It is worth contrasting the SCOD problem setting with OOD detection. SCOD aims to separate OOD, ID✗ |ID✓, whilst for OOD detection the data is grouped as OOD|ID✗, ID✓ (see Fig. 1). We note that previous work [26, 34, 35, 38, 41] refer to different types of predictive uncertainty, namely aleatoric and epistemic. The former arises from uncertainty inherent in the data (i.e. the true conditional distribution \(P_\text {tr}(y|\boldsymbol{x})\)) and as such is irreducible, whilst the latter can be reduced by having the model learn from additional data.
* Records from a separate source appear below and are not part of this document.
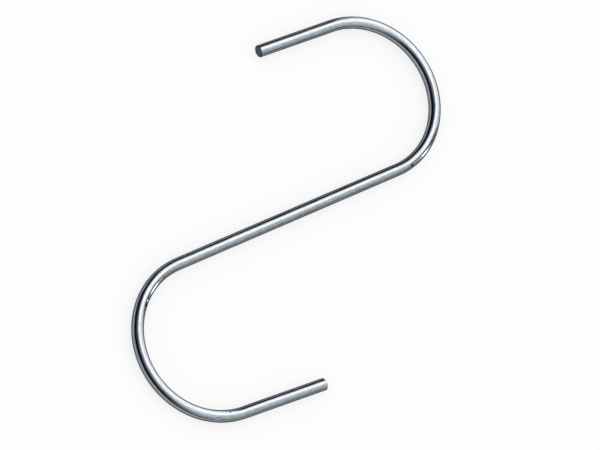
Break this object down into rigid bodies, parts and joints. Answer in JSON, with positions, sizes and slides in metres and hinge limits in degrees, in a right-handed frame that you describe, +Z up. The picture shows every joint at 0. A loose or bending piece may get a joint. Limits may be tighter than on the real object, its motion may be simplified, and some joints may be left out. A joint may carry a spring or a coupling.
{
  "type": "s hook",
  "caption": "Wire S hook: a straight shank with a wide round hook at either end, facing opposite ways, to hang things from a rail or rack.",
  "frame": {"origin": "under the middle of the hook's outline, on the surface that the hook lies flat on", "axes": "+X along the straight shank towards the upper hook, +Y in the plane of the hook towards the upper hook's arm, +Z up, square to the plane of the hook"},
  "size_m": [0.14, 0.1084, 0.004],
  "materials": {
    "plated_steel": "gloss"
  },
  "bodies": {
    "root": {"s_hook": "plated_steel"}
  },
  "joints": []
}
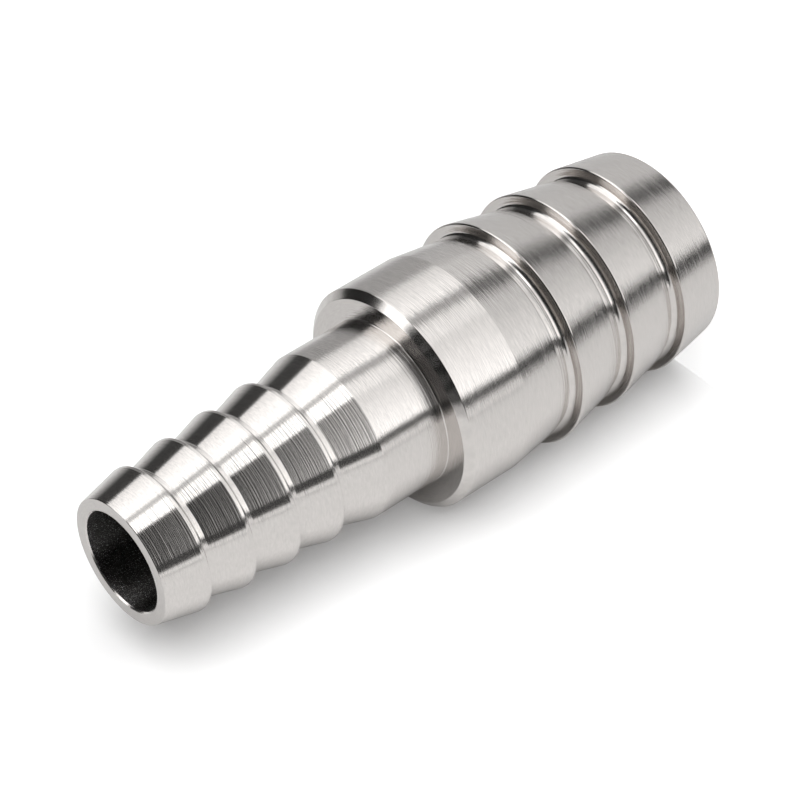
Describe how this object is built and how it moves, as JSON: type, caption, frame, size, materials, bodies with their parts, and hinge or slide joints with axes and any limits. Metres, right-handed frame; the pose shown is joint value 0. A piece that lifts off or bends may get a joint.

Typically, it is argued that it is useful to distinguish these types of uncertainty at prediction time. For example, epistemic uncertainty should be an indicator of whether a test input \(\boldsymbol{x}^*\) is OOD, whilst aleatoric uncertainty should reflect the level of class ambiguity of an ID input. An interesting result within our problem setting is that the conflation of these different types of uncertainties may not be an issue, as there is no need to separate ID✗ from OOD, as both should be rejected.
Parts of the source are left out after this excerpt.